C’est cette figure que mobilise le philosophe Michaël Foessel dans son dernier ouvrage Récidive 1938, dont l’ambition est de tester la proposition selon laquelle « les années 30 sont devant nous », devenue courante.
D'emblée, nous pensons tous connaître l’année 1938 : l’image commune retient que cette année est celle de la fin du Front populaire et du gouvernement Daladier ainsi que des accords de Munich. C’est une année qui marque un pas de plus dans l’inexorable avancée vers la guerre.
Or Michael Foessel s’est plongé dans l’année 1938 muni du voile d’ignorance de celui qui fait comme s’il ne connaissait pas la fin : à partir d’une lecture des articles de presse de l’époque, il s’est mis à la recherche, comme l’indique le titre du livre, d’une éventuelle « récidive » au double sens « juridique » (nous avons fauté de nouveau alors que nous étions prévenus) et « médical » (une maladie réapparaît sur un même corps après plusieurs années).
Après une introduction où l’auteur expose son propos et sa méthode et avant une conclusion où il tire un bilan de son exploration, le livre dessine en sept chapitres qui sont autant de « défaites » le portrait de cette année cruciale : défaite de Blum, défaite des partis, défaite de la République, défaire morale… Selon Michael Foessel, en 1938, la France avait d’ores-et-déjà renoncé à la démocratie : le Parlement ne se réunit plus, Daladier gouverne par décrets-lois et les élections à la Chambre ont été repoussées de deux ans en 1939. Selon Foessel, loin de témoigner de la faiblesse de la III° République face à des régimes comme celui de l’Allemagne et celui de l’Italie, 1938 marquerait le basculement de la France dans un régime empruntant aux futurs adversaire leurs thèmes, voire leurs méthodes.

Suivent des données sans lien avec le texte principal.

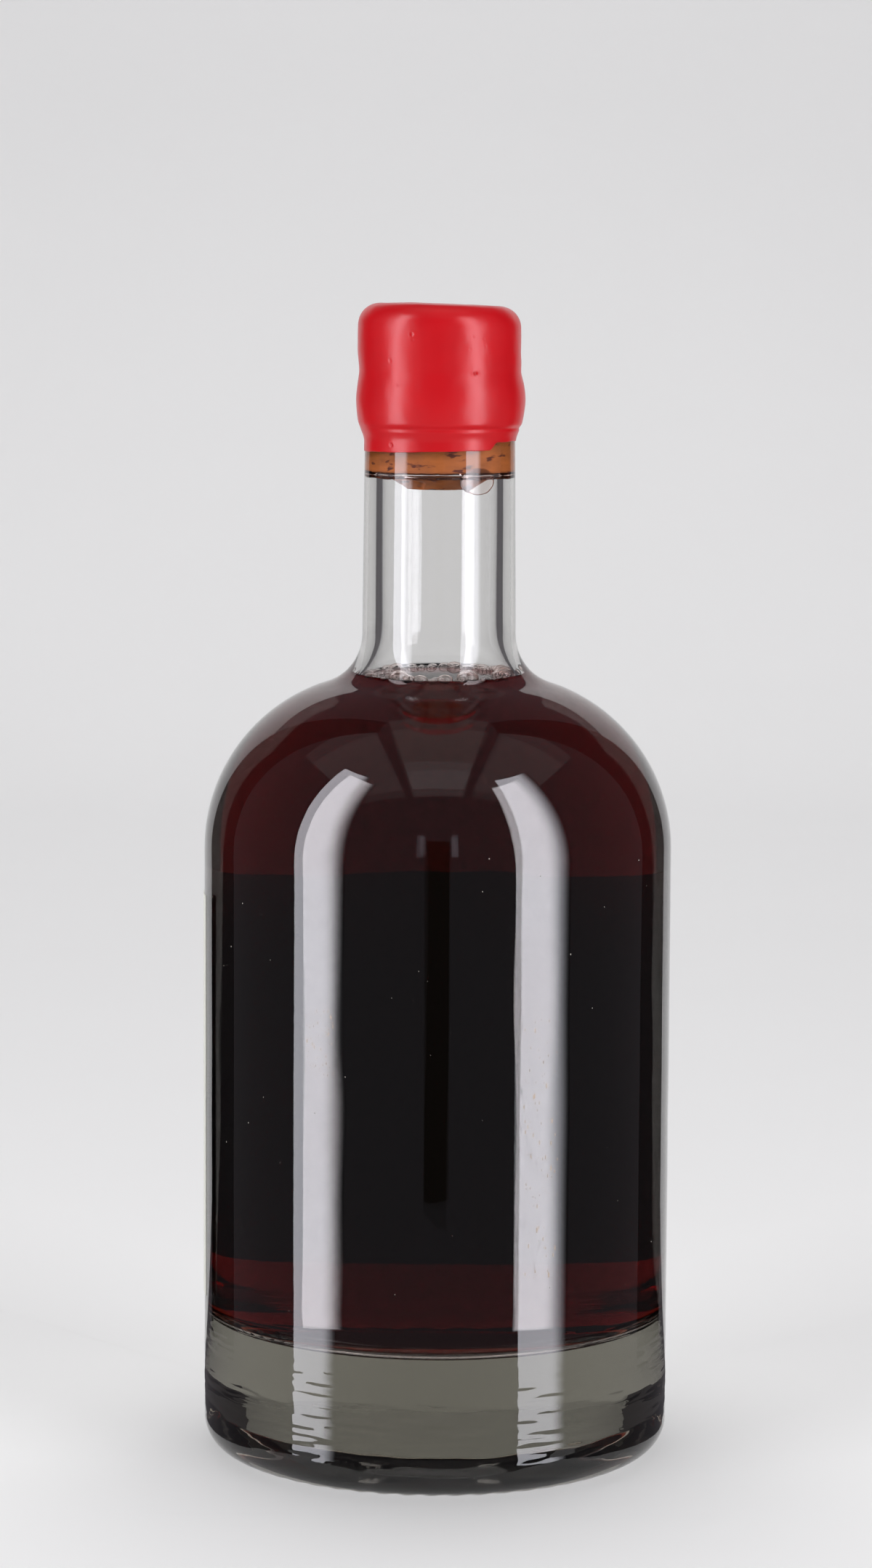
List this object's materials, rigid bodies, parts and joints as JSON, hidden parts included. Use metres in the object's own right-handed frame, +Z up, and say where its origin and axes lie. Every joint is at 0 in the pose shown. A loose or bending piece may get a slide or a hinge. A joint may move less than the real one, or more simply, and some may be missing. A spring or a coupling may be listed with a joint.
{
  "type": "wine bottle",
  "caption": "Short clear bottle with a heavy base and slim neck, filled with dark wine, stopped and sealed in red wax, with a bare paper label round the back.",
  "frame": {"origin": "middle of the foot, on the surface that the bottle stands on", "axes": "+Z up the bottle's axis to the wax seal; the bottle's bare front faces -Y and the label wraps round the back, +Y"},
  "size_m": [0.0863, 0.0863, 0.2125],
  "materials": {
    "clear_glass": "clear blown glass with a faint grey-green cast, polished",
    "red_wine": "dark red wine, nearly black in depth",
    "cork": "natural cork, stained by the drink at its foot",
    "sealing_wax": "satin bottle wax, dipped, with soft highlights",
    "label_paper": "uncoated off-white label paper, bare"
  },
  "bodies": {
    "root": {"bottle": "clear_glass", "wine": "red_wine", "stopper": "cork", "wax_seal": "sealing_wax", "label": "label_paper"}
  },
  "joints": []
}
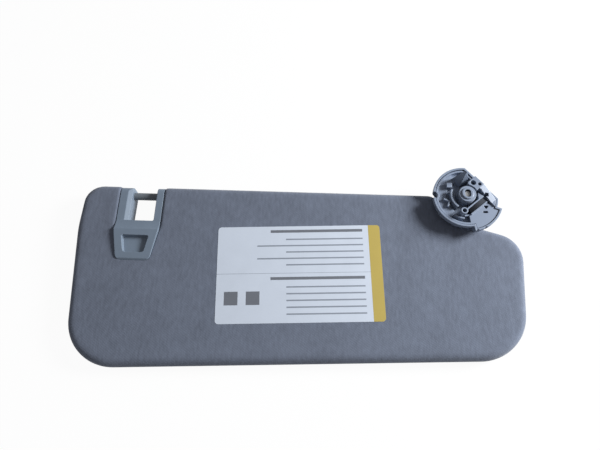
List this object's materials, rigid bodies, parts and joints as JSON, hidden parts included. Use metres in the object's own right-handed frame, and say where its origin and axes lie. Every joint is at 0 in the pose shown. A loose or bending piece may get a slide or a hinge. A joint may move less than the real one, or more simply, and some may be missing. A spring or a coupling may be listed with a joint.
{
  "type": "car sun visor",
  "caption": "Fabric-covered car sun visor for the left side, with a bent pivot rod in a round roof mount and a hook bar in a plastic bezel at the other end.",
  "frame": {"origin": "on the swivel axis, in the plane where the round mount seats on the roof", "axes": "+Z into the roof along the swivel axis, +X along the pivot rod away from the panel's hook end, the panel spreads towards -Y"},
  "size_m": [0.4106, 0.1885, 0.0469],
  "materials": {
    "fabric": "fine woven headliner cloth, matte",
    "shell_plastic": "moulded, unpainted",
    "trim_plastic": "fine-grained moulded",
    "bar_plastic": "smooth moulded",
    "mount_plastic": "smooth moulded, slight sheen",
    "bush_plastic": "self-lubricating, natural",
    "label_film": "printed film with a plain yellow band",
    "rod_steel": "drawn, zinc plated",
    "spring_steel": "blued",
    "screw_steel": "zinc plated"
  },
  "bodies": {
    "mount": {"mount_cup": "mount_plastic", "mount_bracket": "mount_plastic", "spigot_cap": "mount_plastic", "swivel_bush": "bush_plastic", "wave_washer": "spring_steel", "snap_clip": "spring_steel"},
    "arm": {"pivot_rod": "rod_steel", "push_nut": "spring_steel", "elbow_cover": "trim_plastic"},
    "visor": {"front_cover": "fabric", "rear_cover": "fabric", "front_core": "shell_plastic", "rear_core": "shell_plastic", "hook_bezel": "trim_plastic", "hook_bezel_rear": "trim_plastic", "hook_bar": "bar_plastic", "label_sticker": "label_film", "torque_clip": "spring_steel", "clip_housing": "shell_plastic", "clip_screw_left": "screw_steel", "clip_screw_right": "screw_steel", "outer_bush": "bush_plastic", "inner_bush": "bush_plastic"}
  },
  "joints": [
    {"name": "swivel", "type": "hinge", "parent": "mount", "child": "arm", "pos_m": [0, 0, 0], "axis": [0, 0, 1], "range_deg": [-95, 0]},
    {"name": "flip", "type": "hinge", "parent": "arm", "child": "visor", "pos_m": [0, 0, -0.022], "axis": [1, 0, 0], "range_deg": [0, 180]}
  ]
}
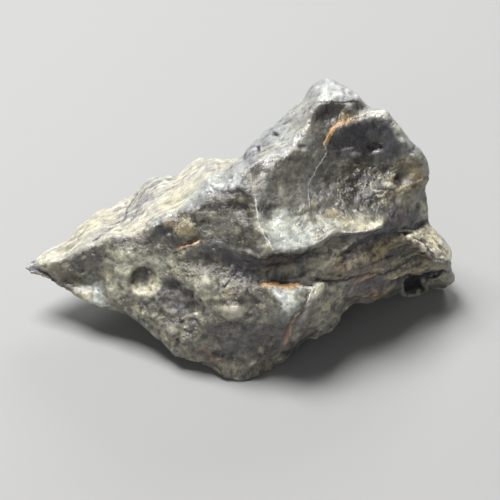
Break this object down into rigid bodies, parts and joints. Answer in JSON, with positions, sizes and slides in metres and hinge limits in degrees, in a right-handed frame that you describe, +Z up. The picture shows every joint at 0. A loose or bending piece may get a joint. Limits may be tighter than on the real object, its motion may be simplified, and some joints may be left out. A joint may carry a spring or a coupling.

Le bilan de la traversée est saisissant : « il existe entre 1938 et 2018 un rapport d’analogie dont il est urgent de prendre la mesure ». Michael Foessel reconnaît ainsi ne pas avoir été dépaysé en voyageant en 1938 : il y a retrouvé plusieurs ressemblances avec la période actuelle :
- d’abord, un même contexte historique, à savoir une même distance de dix années avec une crise systémique du capitalisme dont l’évocation est devenue rare ;
- ensuite, le même sentiment que « la fête est finie » : les politiques mises en œuvre en 1938 partent de l’idée qu’il faut remettre la France au travail après les largesses du Front populaire de même qu’aujourd’hui c’est l’Etat providence issu de l’après-guerre qui est remis en cause ;
- enfin, les mêmes obsessions politiques telles que le nombre de mesures sur l’immigration, l’assouplissement du droit du travail, la nécessité d’assurer l’équilibre des finances publiques et ce que Michael Foessel appelle un même « antiparlementarisme par le haut ».
En définitive, l’auteur estime que l’analogie réside en ce que la politique de Daladier faite d’assouplissement économique et de reprise en main autoritaire est aux régimes autoritaires qu’elle combat ce que les politiques néolibérales menées depuis plus d’une décennie en France sont au nationalisme autoritaire qui menace de venir dans nombre de pays européens. Michael Foessel précise évidemment qu’une analogie n’est pas une simple ressemblance mais une égalité des proportions, à savoir une identité de rapport entre des réalités hétérogènes. Rien ne permet donc d’affirmer selon lui que 2018 débouchera nécessairement sur un désastre équivalent à la deuxième guerre mondiale.
Un homme averti en vaut deux dit-on : voilà pourquoi il faut lire Récidive 1938.